Objective. Repeat the listing in full. Nothing may be added or left out.

>> start

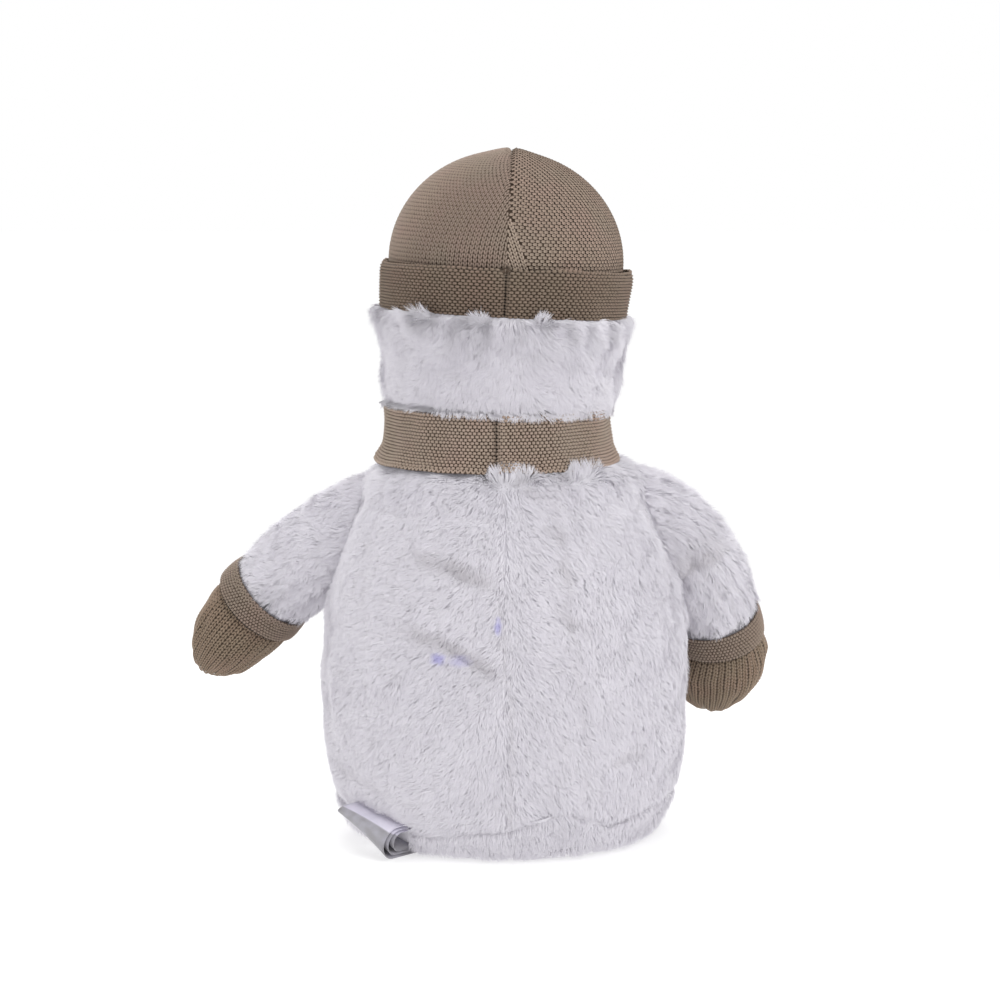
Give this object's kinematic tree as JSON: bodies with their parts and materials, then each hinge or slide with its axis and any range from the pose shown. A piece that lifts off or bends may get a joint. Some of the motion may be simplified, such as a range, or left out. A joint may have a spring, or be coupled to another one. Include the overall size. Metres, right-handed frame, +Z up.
{
  "type": "plush snowman toy",
  "caption": "Seated stuffed snowman of white faux fur with a knitted hat, scarf and mittens, a carrot nose and ribbon labels.",
  "frame": {"origin": "centre of the flat base that the toy sits on", "axes": "+Z up from the base to the top of the hat, -Y the way the face looks, +X the toy's own left side"},
  "size_m": [0.2583, 0.1502, 0.2995],
  "materials": {
    "fur": "short dense white faux fur pile",
    "stuffing": "polyester fibre stuffing, hidden",
    "knit": "fine taupe plain knit",
    "felt": "orange felt, stuffed",
    "eye": "polished black plastic",
    "button": "satin dark brown plastic",
    "ribbon": "white satin ribbon"
  },
  "bodies": {
    "root": {"body_back_left": "fur", "body_back_right": "fur", "body_front": "fur", "body_base": "fur", "body_stuffing": "stuffing", "head_back_left": "fur", "head_back_right": "fur", "head_face": "fur", "head_stuffing": "stuffing", "hat_crown_left": "knit", "hat_crown_right": "knit", "hat_brim": "knit", "scarf_band": "knit", "scarf_knot": "knit", "scarf_tail_left": "knit", "scarf_tail_right": "knit", "arm_left_sleeve": "fur", "arm_left_stuffing": "stuffing", "arm_right_sleeve": "fur", "arm_right_stuffing": "stuffing", "mitten_left": "knit", "mitten_right": "knit", "cuff_left": "knit", "cuff_right": "knit", "eye_left": "eye", "eye_right": "eye", "nose": "felt", "button_upper": "button", "button_lower": "button", "label_outer": "ribbon", "label_middle": "ribbon", "label_inner": "ribbon"}
  },
  "joints": []
}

>> end

Finished answer.
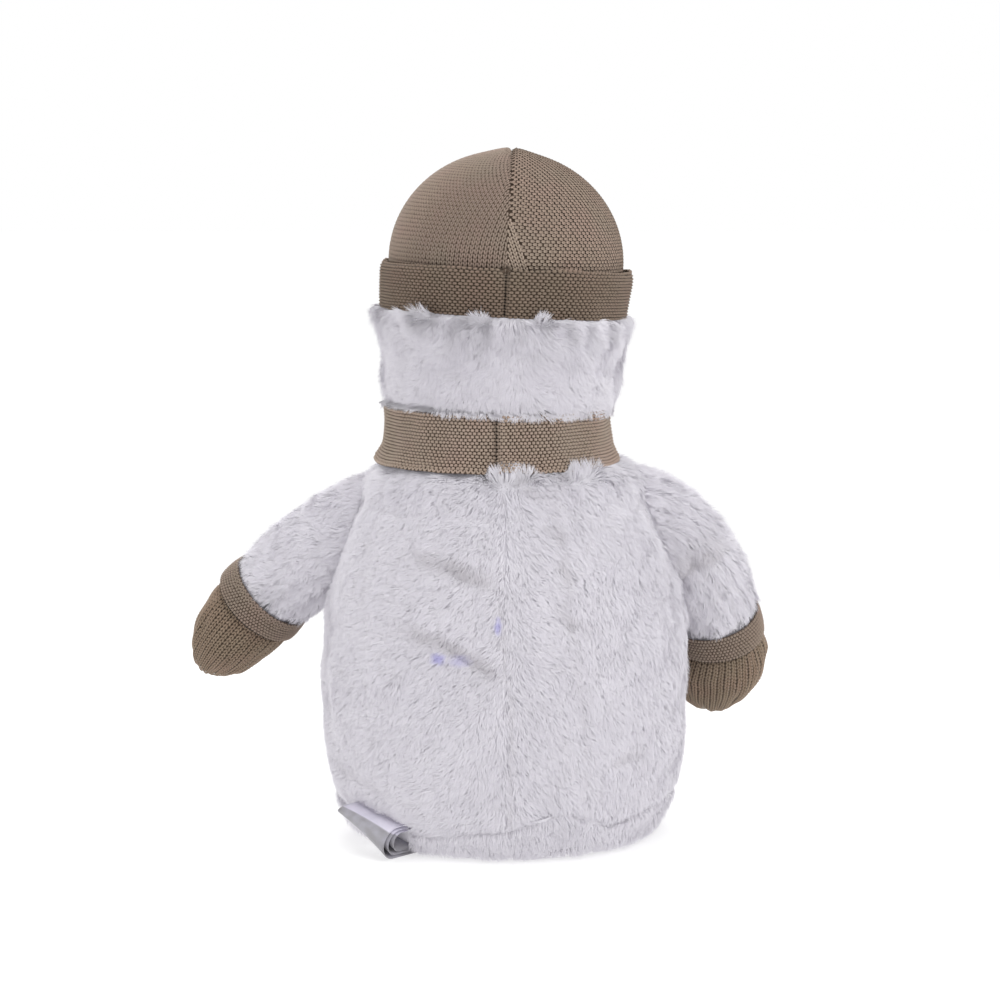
Give this object's kinematic tree as JSON: bodies with their parts and materials, then each hinge or slide with its axis and any range from the pose shown. A piece that lifts off or bends may get a joint. Some of the motion may be simplified, such as a range, or left out. A joint may have a spring, or be coupled to another one. Include the overall size. Metres, right-handed frame, +Z up.
{
  "type": "plush snowman toy",
  "caption": "Seated stuffed snowman of white faux fur with a knitted hat, scarf and mittens, a carrot nose and ribbon labels.",
  "frame": {"origin": "centre of the flat base that the toy sits on", "axes": "+Z up from the base to the top of the hat, -Y the way the face looks, +X the toy's own left side"},
  "size_m": [0.2583, 0.1502, 0.2995],
  "materials": {
    "fur": "short dense white faux fur pile",
    "stuffing": "polyester fibre stuffing, hidden",
    "knit": "fine taupe plain knit",
    "felt": "orange felt, stuffed",
    "eye": "polished black plastic",
    "button": "satin dark brown plastic",
    "ribbon": "white satin ribbon"
  },
  "bodies": {
    "root": {"body_back_left": "fur", "body_back_right": "fur", "body_front": "fur", "body_base": "fur", "body_stuffing": "stuffing", "head_back_left": "fur", "head_back_right": "fur", "head_face": "fur", "head_stuffing": "stuffing", "hat_crown_left": "knit", "hat_crown_right": "knit", "hat_brim": "knit", "scarf_band": "knit", "scarf_knot": "knit", "scarf_tail_left": "knit", "scarf_tail_right": "knit", "arm_left_sleeve": "fur", "arm_left_stuffing": "stuffing", "arm_right_sleeve": "fur", "arm_right_stuffing": "stuffing", "mitten_left": "knit", "mitten_right": "knit", "cuff_left": "knit", "cuff_right": "knit", "eye_left": "eye", "eye_right": "eye", "nose": "felt", "button_upper": "button", "button_lower": "button", "label_outer": "ribbon", "label_middle": "ribbon", "label_inner": "ribbon"}
  },
  "joints": []
}